Data extract:
---
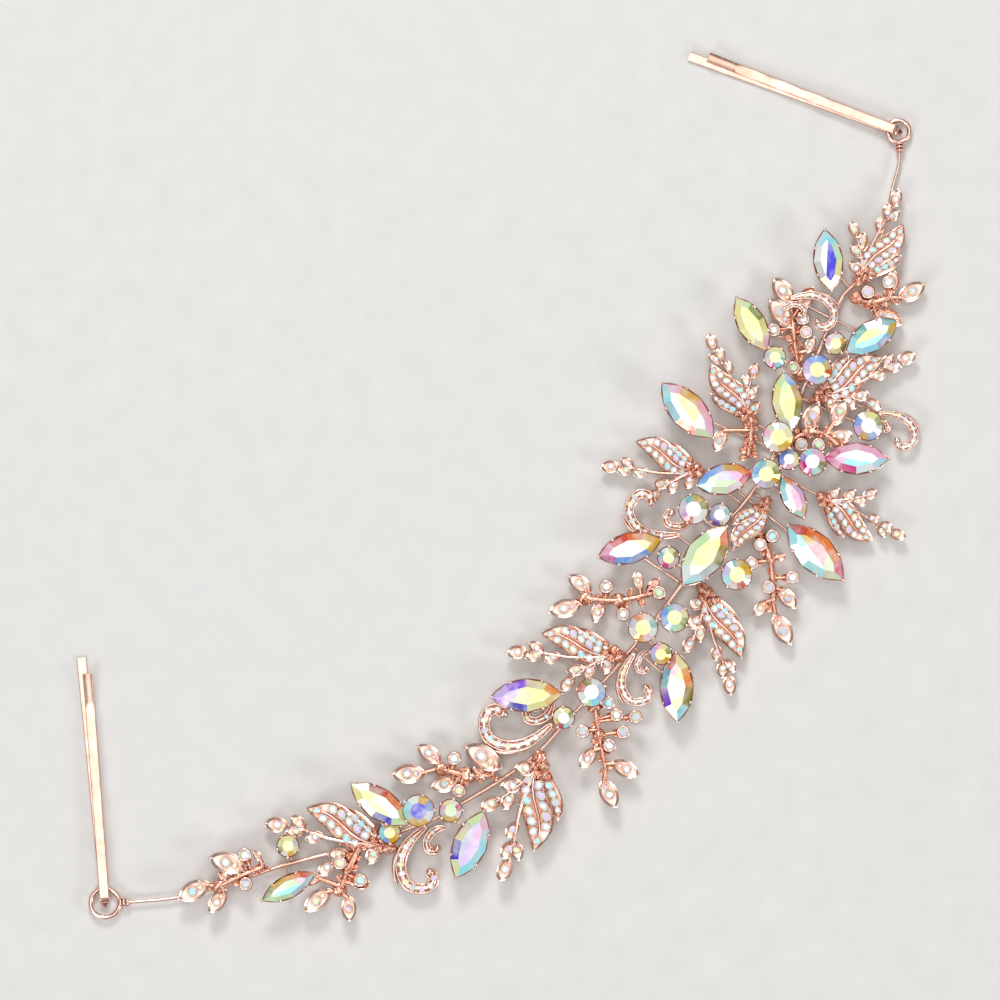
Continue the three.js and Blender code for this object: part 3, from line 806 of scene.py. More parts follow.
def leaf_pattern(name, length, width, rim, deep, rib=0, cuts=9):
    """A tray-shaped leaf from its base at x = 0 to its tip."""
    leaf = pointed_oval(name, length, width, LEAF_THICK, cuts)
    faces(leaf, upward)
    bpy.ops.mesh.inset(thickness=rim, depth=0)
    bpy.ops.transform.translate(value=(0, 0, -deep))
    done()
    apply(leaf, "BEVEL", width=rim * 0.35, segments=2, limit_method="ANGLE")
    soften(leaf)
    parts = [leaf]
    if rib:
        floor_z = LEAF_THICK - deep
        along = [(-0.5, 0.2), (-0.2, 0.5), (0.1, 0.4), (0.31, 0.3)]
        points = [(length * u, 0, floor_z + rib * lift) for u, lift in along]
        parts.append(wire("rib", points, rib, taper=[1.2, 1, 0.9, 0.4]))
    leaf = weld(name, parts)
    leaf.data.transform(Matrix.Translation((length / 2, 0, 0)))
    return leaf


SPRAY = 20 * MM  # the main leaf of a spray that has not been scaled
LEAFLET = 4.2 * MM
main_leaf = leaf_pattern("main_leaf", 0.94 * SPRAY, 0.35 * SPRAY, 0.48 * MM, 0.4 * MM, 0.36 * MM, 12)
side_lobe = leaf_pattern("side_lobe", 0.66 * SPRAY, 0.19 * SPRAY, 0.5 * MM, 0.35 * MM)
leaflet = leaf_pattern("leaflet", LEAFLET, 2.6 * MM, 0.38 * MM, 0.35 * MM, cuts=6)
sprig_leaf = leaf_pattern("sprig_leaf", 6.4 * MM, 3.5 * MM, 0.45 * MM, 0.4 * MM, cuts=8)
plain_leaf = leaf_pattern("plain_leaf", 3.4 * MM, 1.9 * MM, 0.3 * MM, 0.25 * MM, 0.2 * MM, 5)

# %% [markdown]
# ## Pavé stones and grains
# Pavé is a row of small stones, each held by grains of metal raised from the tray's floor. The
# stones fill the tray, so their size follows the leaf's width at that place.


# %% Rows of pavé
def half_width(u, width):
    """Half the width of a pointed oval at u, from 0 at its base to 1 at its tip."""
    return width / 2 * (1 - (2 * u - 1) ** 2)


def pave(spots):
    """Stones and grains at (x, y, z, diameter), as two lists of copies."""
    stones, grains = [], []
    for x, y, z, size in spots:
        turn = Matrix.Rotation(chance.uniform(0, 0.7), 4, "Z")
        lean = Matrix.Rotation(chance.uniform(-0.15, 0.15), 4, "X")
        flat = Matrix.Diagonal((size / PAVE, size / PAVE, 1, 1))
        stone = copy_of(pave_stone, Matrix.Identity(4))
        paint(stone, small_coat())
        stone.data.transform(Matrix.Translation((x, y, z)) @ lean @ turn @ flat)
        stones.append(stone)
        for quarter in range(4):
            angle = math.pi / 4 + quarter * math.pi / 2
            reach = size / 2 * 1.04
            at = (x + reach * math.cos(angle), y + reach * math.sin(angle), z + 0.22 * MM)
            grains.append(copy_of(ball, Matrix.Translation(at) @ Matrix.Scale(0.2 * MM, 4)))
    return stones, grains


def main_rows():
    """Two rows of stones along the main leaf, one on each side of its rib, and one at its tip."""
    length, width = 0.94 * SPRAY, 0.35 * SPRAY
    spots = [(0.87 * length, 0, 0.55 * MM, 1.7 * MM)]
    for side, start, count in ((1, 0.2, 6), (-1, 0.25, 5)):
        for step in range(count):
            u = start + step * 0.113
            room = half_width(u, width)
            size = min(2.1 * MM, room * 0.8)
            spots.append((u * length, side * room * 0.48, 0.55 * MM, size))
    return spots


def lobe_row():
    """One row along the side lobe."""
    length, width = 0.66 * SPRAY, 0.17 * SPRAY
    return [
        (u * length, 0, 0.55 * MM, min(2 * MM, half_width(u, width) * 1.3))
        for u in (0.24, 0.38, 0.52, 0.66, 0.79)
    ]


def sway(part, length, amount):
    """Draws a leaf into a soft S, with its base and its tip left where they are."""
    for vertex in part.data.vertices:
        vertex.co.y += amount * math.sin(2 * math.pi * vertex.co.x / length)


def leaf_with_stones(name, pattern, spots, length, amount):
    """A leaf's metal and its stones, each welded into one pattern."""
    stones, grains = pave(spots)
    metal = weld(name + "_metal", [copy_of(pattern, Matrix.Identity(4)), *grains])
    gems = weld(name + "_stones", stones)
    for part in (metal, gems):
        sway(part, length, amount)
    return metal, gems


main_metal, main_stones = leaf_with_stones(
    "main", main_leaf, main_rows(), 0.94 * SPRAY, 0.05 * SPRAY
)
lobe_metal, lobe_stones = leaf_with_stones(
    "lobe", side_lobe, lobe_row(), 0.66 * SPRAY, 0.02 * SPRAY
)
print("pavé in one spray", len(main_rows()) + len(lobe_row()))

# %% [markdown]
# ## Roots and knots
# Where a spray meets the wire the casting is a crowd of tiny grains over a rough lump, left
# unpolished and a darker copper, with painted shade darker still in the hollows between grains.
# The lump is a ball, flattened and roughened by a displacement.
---
The task:
Print the whole listing again, exactly.

Reply to the exercise:
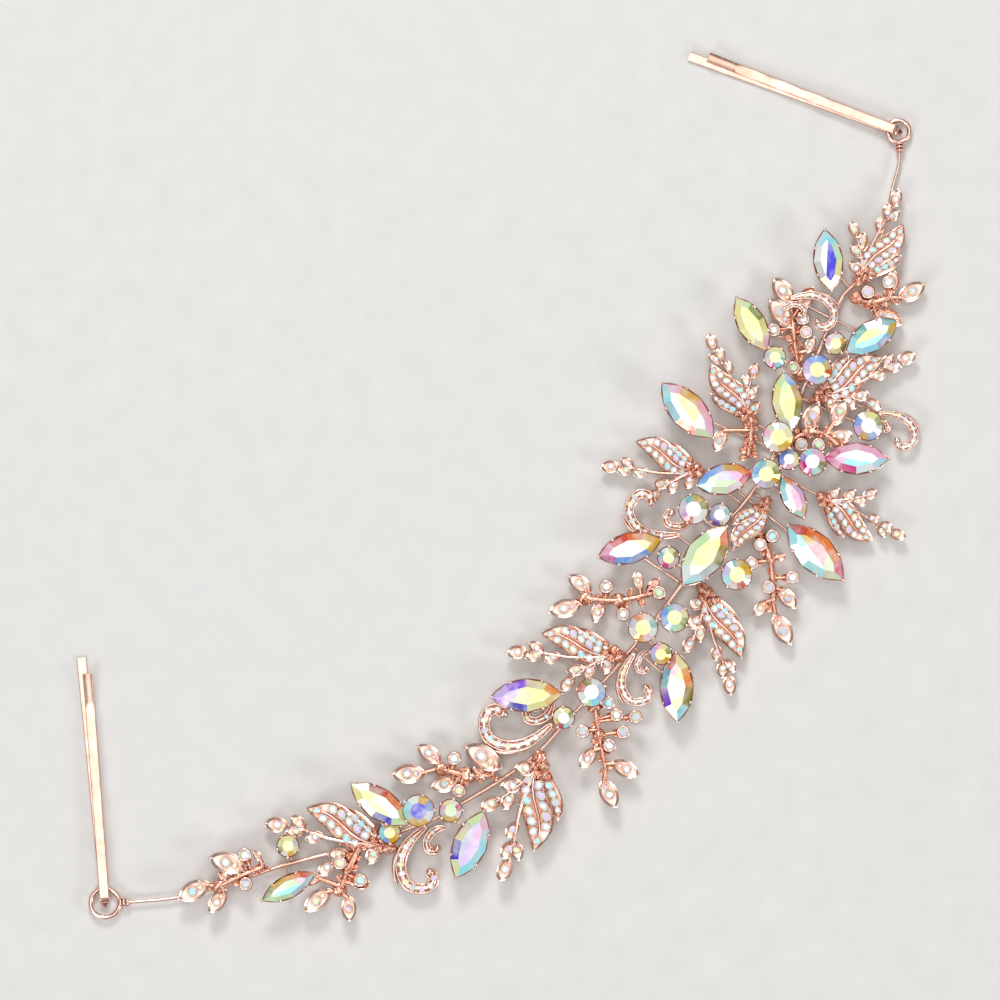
Continue the three.js and Blender code for this object: part 3, from line 806 of scene.py. More parts follow.
def leaf_pattern(name, length, width, rim, deep, rib=0, cuts=9):
    """A tray-shaped leaf from its base at x = 0 to its tip."""
    leaf = pointed_oval(name, length, width, LEAF_THICK, cuts)
    faces(leaf, upward)
    bpy.ops.mesh.inset(thickness=rim, depth=0)
    bpy.ops.transform.translate(value=(0, 0, -deep))
    done()
    apply(leaf, "BEVEL", width=rim * 0.35, segments=2, limit_method="ANGLE")
    soften(leaf)
    parts = [leaf]
    if rib:
        floor_z = LEAF_THICK - deep
        along = [(-0.5, 0.2), (-0.2, 0.5), (0.1, 0.4), (0.31, 0.3)]
        points = [(length * u, 0, floor_z + rib * lift) for u, lift in along]
        parts.append(wire("rib", points, rib, taper=[1.2, 1, 0.9, 0.4]))
    leaf = weld(name, parts)
    leaf.data.transform(Matrix.Translation((length / 2, 0, 0)))
    return leaf


SPRAY = 20 * MM  # the main leaf of a spray that has not been scaled
LEAFLET = 4.2 * MM
main_leaf = leaf_pattern("main_leaf", 0.94 * SPRAY, 0.35 * SPRAY, 0.48 * MM, 0.4 * MM, 0.36 * MM, 12)
side_lobe = leaf_pattern("side_lobe", 0.66 * SPRAY, 0.19 * SPRAY, 0.5 * MM, 0.35 * MM)
leaflet = leaf_pattern("leaflet", LEAFLET, 2.6 * MM, 0.38 * MM, 0.35 * MM, cuts=6)
sprig_leaf = leaf_pattern("sprig_leaf", 6.4 * MM, 3.5 * MM, 0.45 * MM, 0.4 * MM, cuts=8)
plain_leaf = leaf_pattern("plain_leaf", 3.4 * MM, 1.9 * MM, 0.3 * MM, 0.25 * MM, 0.2 * MM, 5)

# %% [markdown]
# ## Pavé stones and grains
# Pavé is a row of small stones, each held by grains of metal raised from the tray's floor. The
# stones fill the tray, so their size follows the leaf's width at that place.


# %% Rows of pavé
def half_width(u, width):
    """Half the width of a pointed oval at u, from 0 at its base to 1 at its tip."""
    return width / 2 * (1 - (2 * u - 1) ** 2)


def pave(spots):
    """Stones and grains at (x, y, z, diameter), as two lists of copies."""
    stones, grains = [], []
    for x, y, z, size in spots:
        turn = Matrix.Rotation(chance.uniform(0, 0.7), 4, "Z")
        lean = Matrix.Rotation(chance.uniform(-0.15, 0.15), 4, "X")
        flat = Matrix.Diagonal((size / PAVE, size / PAVE, 1, 1))
        stone = copy_of(pave_stone, Matrix.Identity(4))
        paint(stone, small_coat())
        stone.data.transform(Matrix.Translation((x, y, z)) @ lean @ turn @ flat)
        stones.append(stone)
        for quarter in range(4):
            angle = math.pi / 4 + quarter * math.pi / 2
            reach = size / 2 * 1.04
            at = (x + reach * math.cos(angle), y + reach * math.sin(angle), z + 0.22 * MM)
            grains.append(copy_of(ball, Matrix.Translation(at) @ Matrix.Scale(0.2 * MM, 4)))
    return stones, grains


def main_rows():
    """Two rows of stones along the main leaf, one on each side of its rib, and one at its tip."""
    length, width = 0.94 * SPRAY, 0.35 * SPRAY
    spots = [(0.87 * length, 0, 0.55 * MM, 1.7 * MM)]
    for side, start, count in ((1, 0.2, 6), (-1, 0.25, 5)):
        for step in range(count):
            u = start + step * 0.113
            room = half_width(u, width)
            size = min(2.1 * MM, room * 0.8)
            spots.append((u * length, side * room * 0.48, 0.55 * MM, size))
    return spots


def lobe_row():
    """One row along the side lobe."""
    length, width = 0.66 * SPRAY, 0.17 * SPRAY
    return [
        (u * length, 0, 0.55 * MM, min(2 * MM, half_width(u, width) * 1.3))
        for u in (0.24, 0.38, 0.52, 0.66, 0.79)
    ]


def sway(part, length, amount):
    """Draws a leaf into a soft S, with its base and its tip left where they are."""
    for vertex in part.data.vertices:
        vertex.co.y += amount * math.sin(2 * math.pi * vertex.co.x / length)


def leaf_with_stones(name, pattern, spots, length, amount):
    """A leaf's metal and its stones, each welded into one pattern."""
    stones, grains = pave(spots)
    metal = weld(name + "_metal", [copy_of(pattern, Matrix.Identity(4)), *grains])
    gems = weld(name + "_stones", stones)
    for part in (metal, gems):
        sway(part, length, amount)
    return metal, gems


main_metal, main_stones = leaf_with_stones(
    "main", main_leaf, main_rows(), 0.94 * SPRAY, 0.05 * SPRAY
)
lobe_metal, lobe_stones = leaf_with_stones(
    "lobe", side_lobe, lobe_row(), 0.66 * SPRAY, 0.02 * SPRAY
)
print("pavé in one spray", len(main_rows()) + len(lobe_row()))

# %% [markdown]
# ## Roots and knots
# Where a spray meets the wire the casting is a crowd of tiny grains over a rough lump, left
# unpolished and a darker copper, with painted shade darker still in the hollows between grains.
# The lump is a ball, flattened and roughened by a displacement.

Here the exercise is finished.